Mr. al-Baba’s is no lone voice. In Syria, it is forbidden to criticize the government. The penalties can include time in Syria’s notoriously ghastly prisons. But even under Syrian occupation, Lebanon has been freer than Syria itself, where people feel the full brunt of the Baathist regime – ranked by many measures as one of the world’s most repressive.
Since the 1990s, An-Nahar, which is Lebanon’s leading democratic newspaper, has been publishing dissident voices out of Syria. Lately they are on quite a roll. Last month, An-Nahar published a petition addressed to Mr. Assad and signed by more than 140 Syrian intellectuals, calling on him to withdraw troops from Lebanon. And recent weeks have brought a flood of articles, some from Syrians living in Lebanon, and some, like Mr. al-Baba’s, from inside Syria itself.
These articles provide glimpses of seething discontent under the totalitarian regime of Mr. Assad. They also suggest that inside Syria there is a dynamic right now in which the regime is becoming weaker, and the dissidents bolder.
At An-Nahar’s offices in Beirut, looking out on the same Martyr’s Square where democratic protesters have camped out in tents for the past month, opinion-page editor Jihad El-Zein sits in his shirtsleeves, hustling to get out the next day’s paper. He says that for years he has been publishing articles by dissident writers in Damascus, people he describes as “very brave.” He takes them from all schools, he says, Muslim Brotherhood as well as democratic.
Mr. El-Zein notes that these articles became significantly more daring following the overthrow two years ago of Saddam Hussein in Iraq. The neighboring Syrian regime, he says, was “very afraid of a popular upheaval in Syria” and somewhat loosened its grip. Syrian writers seized the chance to express themselves via the Lebanese press, “more and more freely.” These days, seeing the democratic spring in Lebanon, “They dare more and more.”
This past Sunday, Beirut’s An-Nahar devoted most of its literary supplement to articles by Syrians, now comparing the repression in their own country to the democratic spring in nearby Lebanon. One of these articles, written by a citizen of Damascus, Abdul Hayy Sayyed, chronicled a recent sit-in staged by Syrian lawyers, and deplored the beatings and humiliations inflicted on them by state-dispatched thugs. Another, by Razzan Zeytouni, discussed how Syria’s Baathist regime warps the idea of citizenship.

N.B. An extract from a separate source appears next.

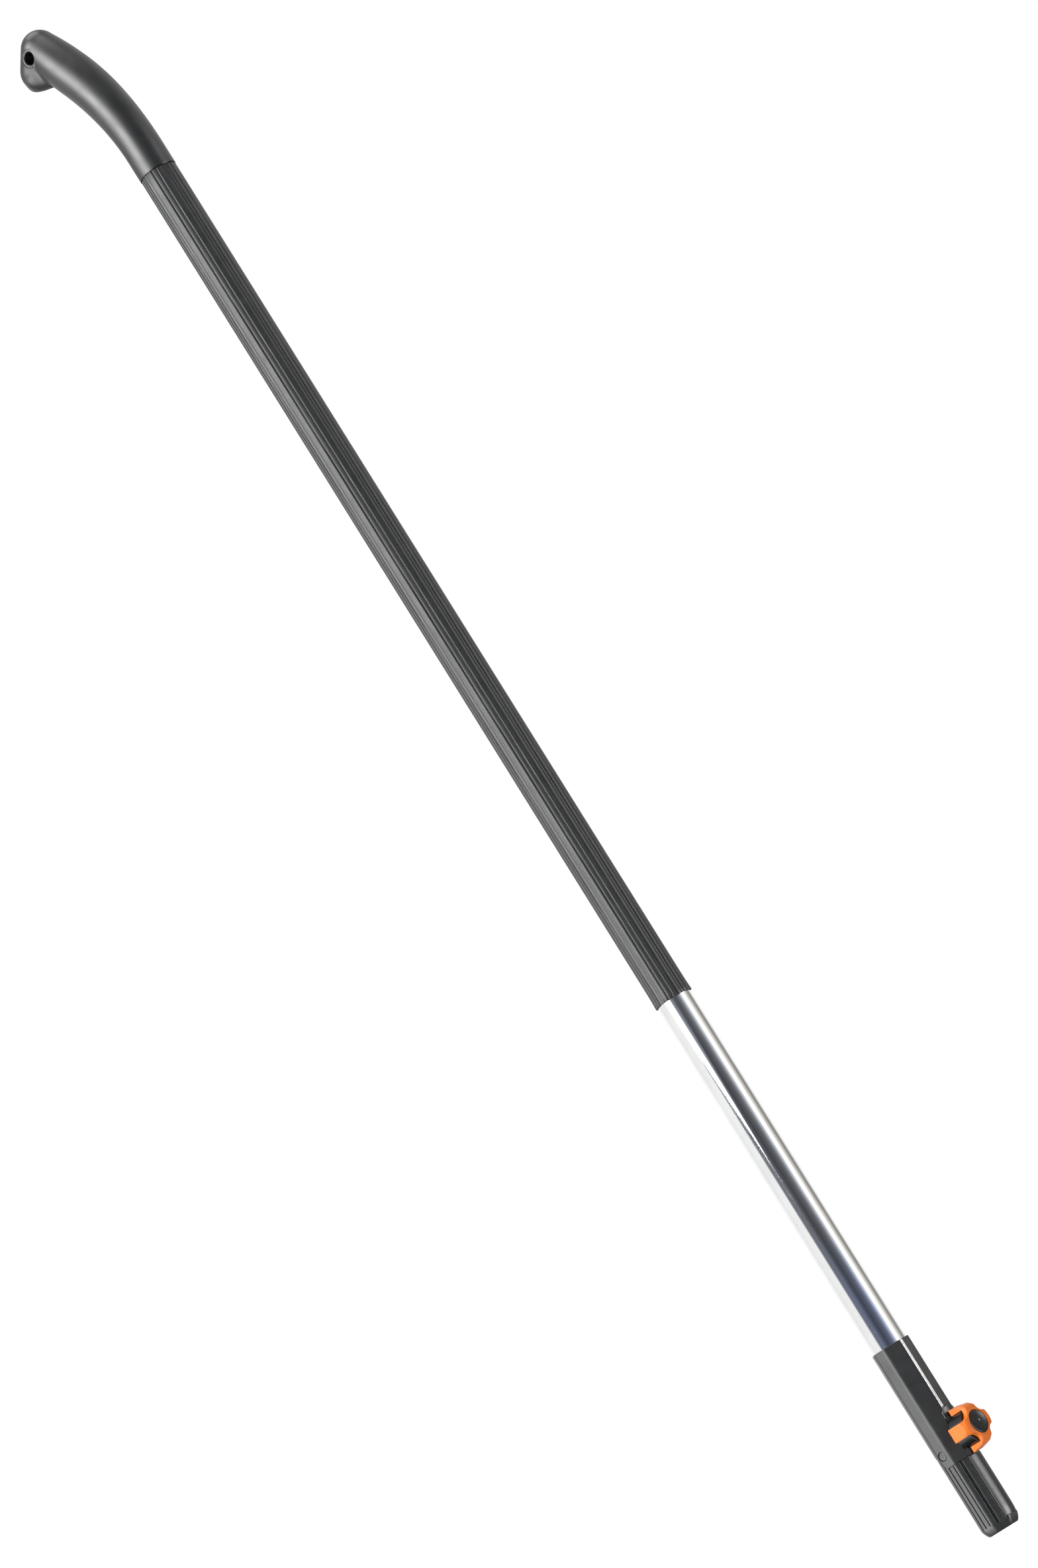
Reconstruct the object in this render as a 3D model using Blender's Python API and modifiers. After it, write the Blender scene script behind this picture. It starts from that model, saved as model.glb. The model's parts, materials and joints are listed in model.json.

The same supplement carried a haunting set of vignettes by a young Syrian poet, Maher Sharafeddine, who, back in Syria some years ago, wrote a letter accusing the writers’ union of being a puppet organization with its strings pulled by the government. He then fled Syria for the relative safety of Lebanon, though even here he was scared enough of the pervasive Syrian intelligence forces that he hid out at first in a ruined building.
Last week, Mr. Sharafeddine joined the million or so Lebanese who thronged Martyr’s Square to demonstrate for sovereignty and freedom. His observations make an interesting counterpoint to the pro-Syrian Hezbollah demonstration staged in Beirut the previous week, at which the crowd waving posters of Syrian dictator Assad included, by many accounts, Syrians bused into Lebanon for the day to swell the numbers.
Mr. Sharafeddine’s article ran under the headline, “A Syrian in Martyr’s Square.” He wrote not about Lebanon, but about how being a Syrian in a democratic crowd “means to remember.” He remembers, from his time serving in the army, back in Syria, “the Kurdish conscript who tattooed the name of President Hafez el-Assad on his back in the hope that the interrogating office would not hit him there with the whip.”
He remembers childhood evenings in Syria, listening in terrified disbelief, “when elders used to tell stories about ‘that guy’ whose eyes became white with torture at a local intelligence branch, and ‘that guy’ who was led from his home naked except for his underwear, and ‘that guy’ who was led through the streets holding his shoes in his teeth.”
In Beirut this week there was a chance to meet with Mr. Sharafeddine, a robust 27-year-old man with a neat goatee and blue suede shoes. He is first and foremost a poet, not a political commentator, he explained, “But it is our destiny, we Syrians, to write on politics, because our situation is intolerable.” His hope right now is that inside Syria, “The situation is better than before. They are starting to talk.” And he traces the shift back to “when the Americans came to Iraq. This is the beginning of freedom and democracy.”